======== Records for this task ========
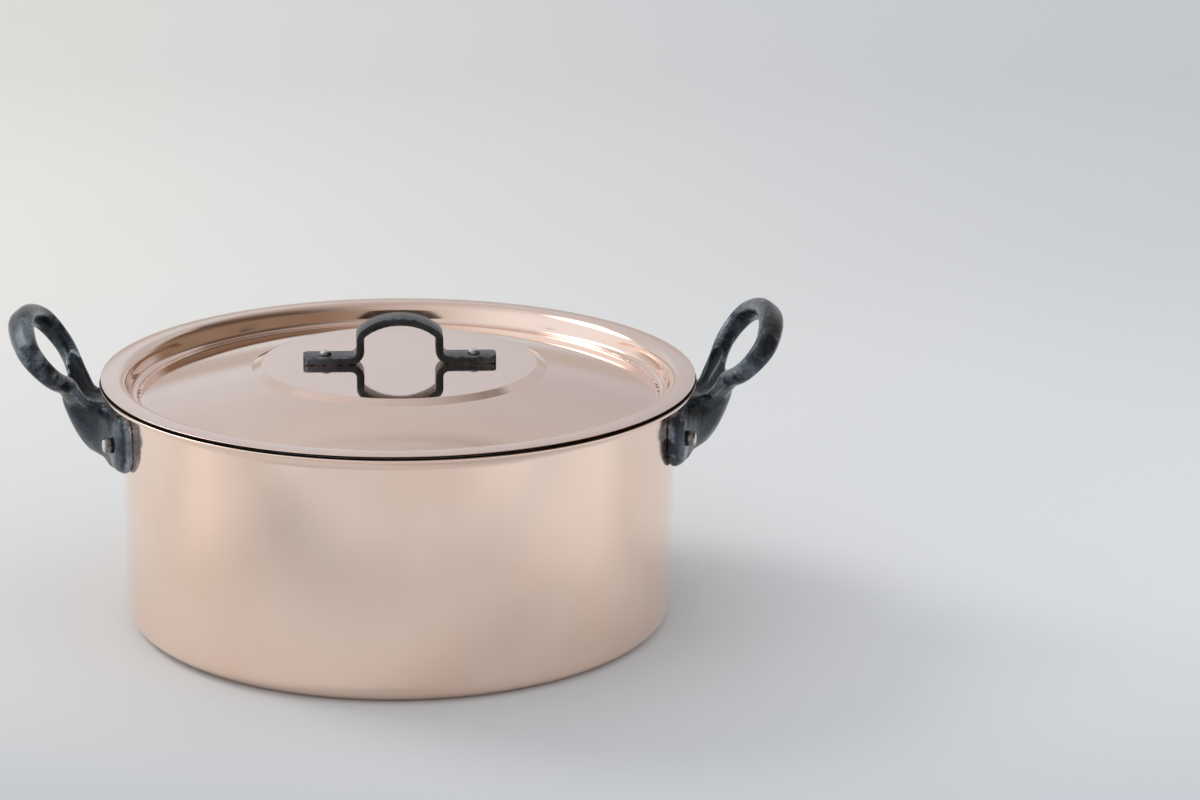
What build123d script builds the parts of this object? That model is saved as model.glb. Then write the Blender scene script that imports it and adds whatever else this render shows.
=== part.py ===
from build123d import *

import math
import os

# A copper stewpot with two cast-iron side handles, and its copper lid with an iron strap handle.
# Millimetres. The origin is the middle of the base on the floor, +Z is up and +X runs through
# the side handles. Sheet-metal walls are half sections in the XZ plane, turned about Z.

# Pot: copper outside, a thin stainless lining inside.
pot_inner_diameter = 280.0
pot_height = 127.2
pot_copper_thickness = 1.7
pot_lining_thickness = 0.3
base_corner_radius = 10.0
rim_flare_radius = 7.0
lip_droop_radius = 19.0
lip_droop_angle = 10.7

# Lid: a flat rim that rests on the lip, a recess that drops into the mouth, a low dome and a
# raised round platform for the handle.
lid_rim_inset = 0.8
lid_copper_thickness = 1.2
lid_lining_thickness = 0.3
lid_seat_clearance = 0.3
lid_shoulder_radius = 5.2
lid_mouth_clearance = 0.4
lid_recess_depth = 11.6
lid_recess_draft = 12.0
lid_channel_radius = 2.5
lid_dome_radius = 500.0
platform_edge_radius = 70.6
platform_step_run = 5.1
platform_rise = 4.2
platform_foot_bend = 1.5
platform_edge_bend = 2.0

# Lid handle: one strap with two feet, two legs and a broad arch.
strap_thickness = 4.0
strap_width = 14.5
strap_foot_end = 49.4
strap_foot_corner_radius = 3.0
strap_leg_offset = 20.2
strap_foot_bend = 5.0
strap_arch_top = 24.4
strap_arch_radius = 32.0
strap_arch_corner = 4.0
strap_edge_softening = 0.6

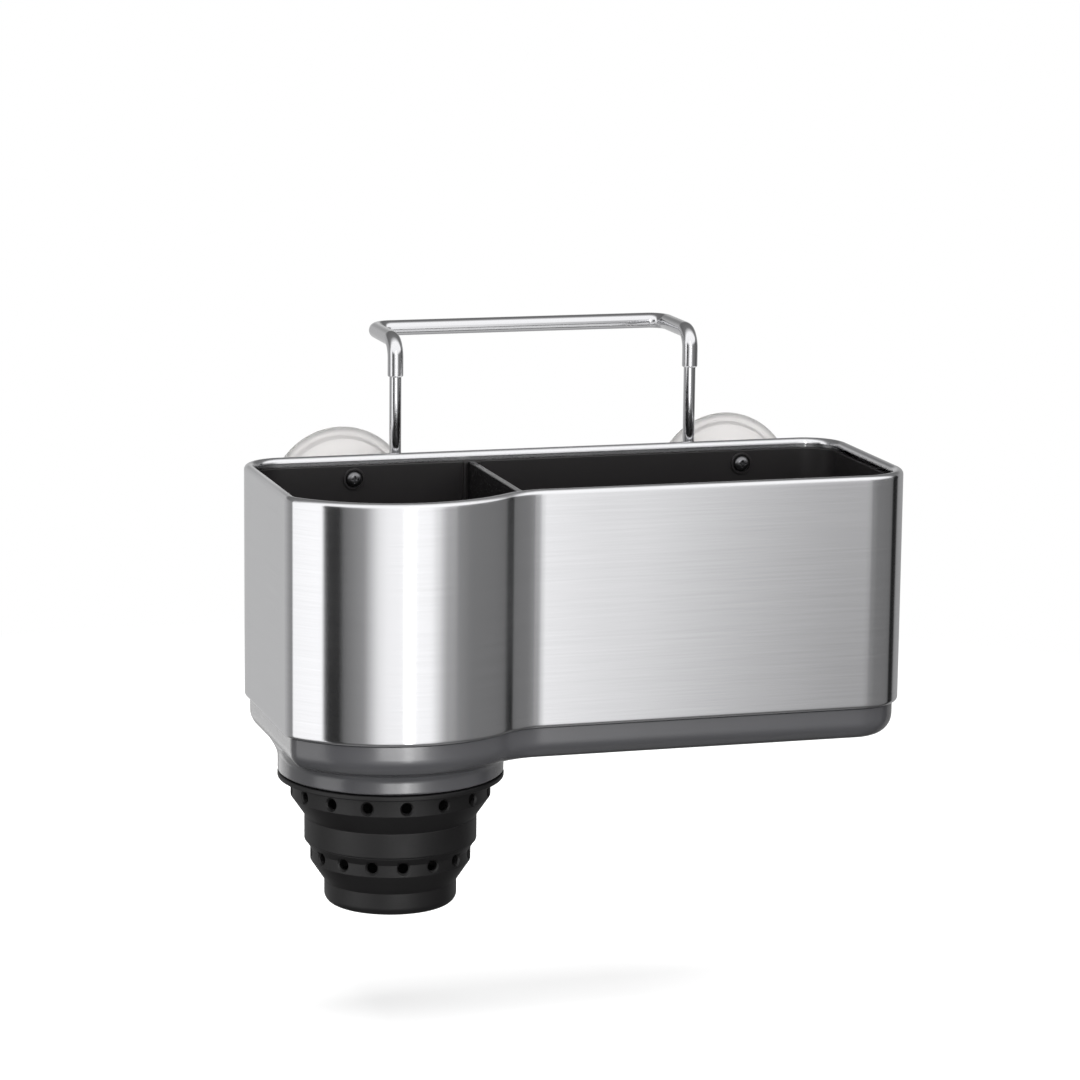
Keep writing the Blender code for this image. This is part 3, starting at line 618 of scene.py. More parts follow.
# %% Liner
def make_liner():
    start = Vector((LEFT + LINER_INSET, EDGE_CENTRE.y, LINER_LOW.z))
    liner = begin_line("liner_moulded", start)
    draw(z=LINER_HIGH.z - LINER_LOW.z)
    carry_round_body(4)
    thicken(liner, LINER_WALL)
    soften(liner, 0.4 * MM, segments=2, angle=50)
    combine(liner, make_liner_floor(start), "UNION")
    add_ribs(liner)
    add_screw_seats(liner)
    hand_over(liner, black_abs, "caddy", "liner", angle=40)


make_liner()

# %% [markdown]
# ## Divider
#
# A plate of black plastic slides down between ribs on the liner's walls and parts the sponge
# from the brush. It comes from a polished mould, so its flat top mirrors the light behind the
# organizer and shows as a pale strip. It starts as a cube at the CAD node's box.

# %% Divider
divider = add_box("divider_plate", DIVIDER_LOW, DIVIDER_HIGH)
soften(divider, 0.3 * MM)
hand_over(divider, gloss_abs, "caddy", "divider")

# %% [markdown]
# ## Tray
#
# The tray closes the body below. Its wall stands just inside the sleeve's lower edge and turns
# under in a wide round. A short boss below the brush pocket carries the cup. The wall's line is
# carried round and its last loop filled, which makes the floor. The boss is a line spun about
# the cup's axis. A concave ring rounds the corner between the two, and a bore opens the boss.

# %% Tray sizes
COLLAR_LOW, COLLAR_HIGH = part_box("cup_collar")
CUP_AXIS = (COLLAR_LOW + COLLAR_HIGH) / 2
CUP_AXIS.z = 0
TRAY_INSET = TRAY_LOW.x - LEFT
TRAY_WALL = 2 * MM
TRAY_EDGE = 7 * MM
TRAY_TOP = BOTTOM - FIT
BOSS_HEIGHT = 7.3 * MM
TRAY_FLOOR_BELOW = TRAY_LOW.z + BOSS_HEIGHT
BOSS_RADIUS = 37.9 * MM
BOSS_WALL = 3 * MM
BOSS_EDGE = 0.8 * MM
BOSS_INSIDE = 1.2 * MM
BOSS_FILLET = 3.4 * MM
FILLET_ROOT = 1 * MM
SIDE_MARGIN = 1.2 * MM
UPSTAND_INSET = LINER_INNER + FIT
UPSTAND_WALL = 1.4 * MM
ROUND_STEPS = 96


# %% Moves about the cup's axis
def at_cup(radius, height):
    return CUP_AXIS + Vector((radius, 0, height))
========
[Challenge] Repeat each record in full; every line must match exactly.

[Exercise response]
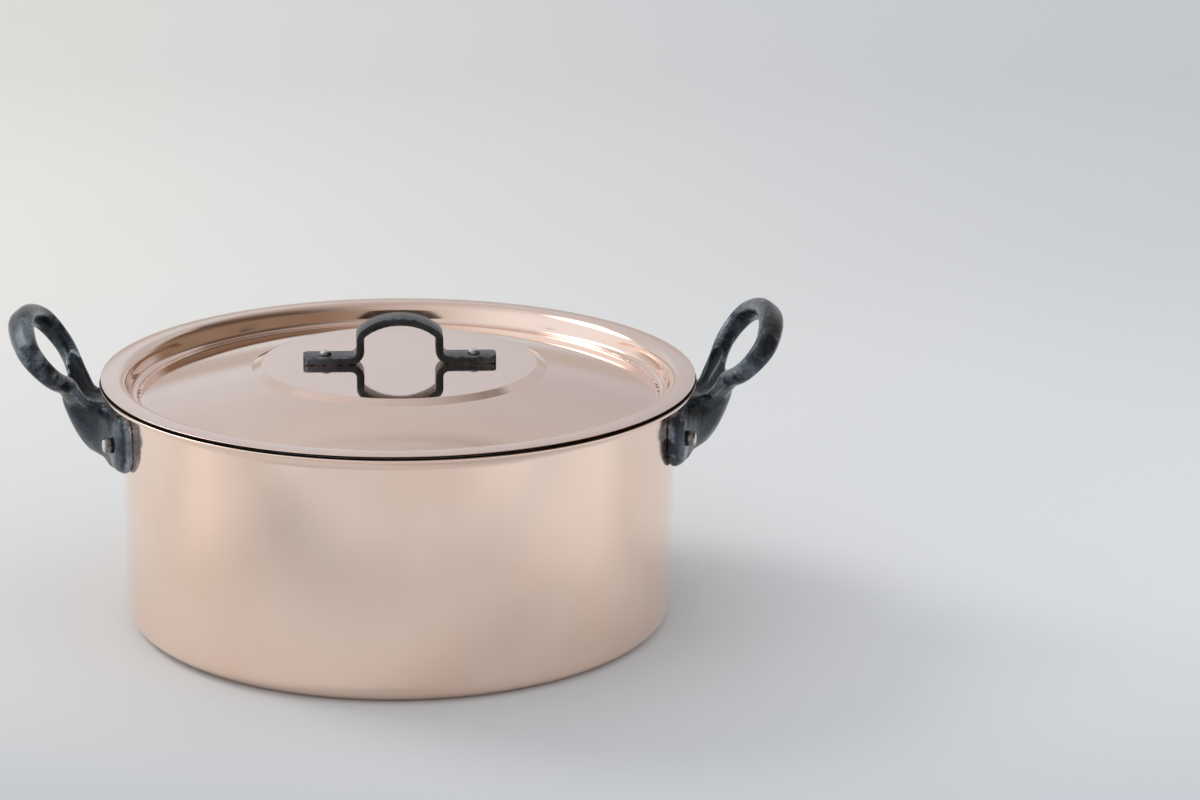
What build123d script builds the parts of this object? That model is saved as model.glb. Then write the Blender scene script that imports it and adds whatever else this render shows.
=== part.py ===
from build123d import *

import math
import os

# A copper stewpot with two cast-iron side handles, and its copper lid with an iron strap handle.
# Millimetres. The origin is the middle of the base on the floor, +Z is up and +X runs through
# the side handles. Sheet-metal walls are half sections in the XZ plane, turned about Z.

# Pot: copper outside, a thin stainless lining inside.
pot_inner_diameter = 280.0
pot_height = 127.2
pot_copper_thickness = 1.7
pot_lining_thickness = 0.3
base_corner_radius = 10.0
rim_flare_radius = 7.0
lip_droop_radius = 19.0
lip_droop_angle = 10.7

# Lid: a flat rim that rests on the lip, a recess that drops into the mouth, a low dome and a
# raised round platform for the handle.
lid_rim_inset = 0.8
lid_copper_thickness = 1.2
lid_lining_thickness = 0.3
lid_seat_clearance = 0.3
lid_shoulder_radius = 5.2
lid_mouth_clearance = 0.4
lid_recess_depth = 11.6
lid_recess_draft = 12.0
lid_channel_radius = 2.5
lid_dome_radius = 500.0
platform_edge_radius = 70.6
platform_step_run = 5.1
platform_rise = 4.2
platform_foot_bend = 1.5
platform_edge_bend = 2.0

# Lid handle: one strap with two feet, two legs and a broad arch.
strap_thickness = 4.0
strap_width = 14.5
strap_foot_end = 49.4
strap_foot_corner_radius = 3.0
strap_leg_offset = 20.2
strap_foot_bend = 5.0
strap_arch_top = 24.4
strap_arch_radius = 32.0
strap_arch_corner = 4.0
strap_edge_softening = 0.6

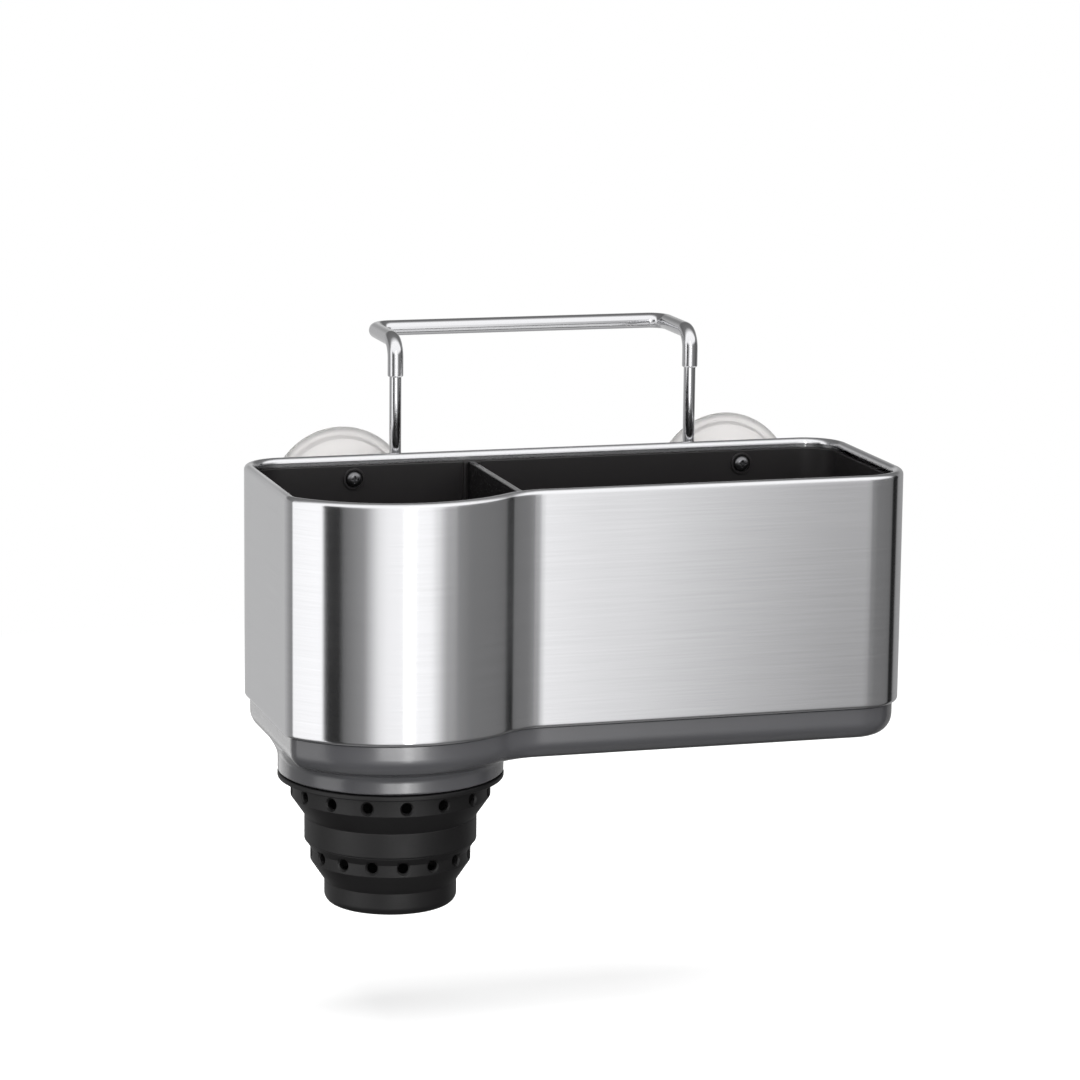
Keep writing the Blender code for this image. This is part 3, starting at line 618 of scene.py. More parts follow.
# %% Liner
def make_liner():
    start = Vector((LEFT + LINER_INSET, EDGE_CENTRE.y, LINER_LOW.z))
    liner = begin_line("liner_moulded", start)
    draw(z=LINER_HIGH.z - LINER_LOW.z)
    carry_round_body(4)
    thicken(liner, LINER_WALL)
    soften(liner, 0.4 * MM, segments=2, angle=50)
    combine(liner, make_liner_floor(start), "UNION")
    add_ribs(liner)
    add_screw_seats(liner)
    hand_over(liner, black_abs, "caddy", "liner", angle=40)


make_liner()

# %% [markdown]
# ## Divider
#
# A plate of black plastic slides down between ribs on the liner's walls and parts the sponge
# from the brush. It comes from a polished mould, so its flat top mirrors the light behind the
# organizer and shows as a pale strip. It starts as a cube at the CAD node's box.

# %% Divider
divider = add_box("divider_plate", DIVIDER_LOW, DIVIDER_HIGH)
soften(divider, 0.3 * MM)
hand_over(divider, gloss_abs, "caddy", "divider")

# %% [markdown]
# ## Tray
#
# The tray closes the body below. Its wall stands just inside the sleeve's lower edge and turns
# under in a wide round. A short boss below the brush pocket carries the cup. The wall's line is
# carried round and its last loop filled, which makes the floor. The boss is a line spun about
# the cup's axis. A concave ring rounds the corner between the two, and a bore opens the boss.

# %% Tray sizes
COLLAR_LOW, COLLAR_HIGH = part_box("cup_collar")
CUP_AXIS = (COLLAR_LOW + COLLAR_HIGH) / 2
CUP_AXIS.z = 0
TRAY_INSET = TRAY_LOW.x - LEFT
TRAY_WALL = 2 * MM
TRAY_EDGE = 7 * MM
TRAY_TOP = BOTTOM - FIT
BOSS_HEIGHT = 7.3 * MM
TRAY_FLOOR_BELOW = TRAY_LOW.z + BOSS_HEIGHT
BOSS_RADIUS = 37.9 * MM
BOSS_WALL = 3 * MM
BOSS_EDGE = 0.8 * MM
BOSS_INSIDE = 1.2 * MM
BOSS_FILLET = 3.4 * MM
FILLET_ROOT = 1 * MM
SIDE_MARGIN = 1.2 * MM
UPSTAND_INSET = LINER_INNER + FIT
UPSTAND_WALL = 1.4 * MM
ROUND_STEPS = 96


# %% Moves about the cup's axis
def at_cup(radius, height):
    return CUP_AXIS + Vector((radius, 0, height))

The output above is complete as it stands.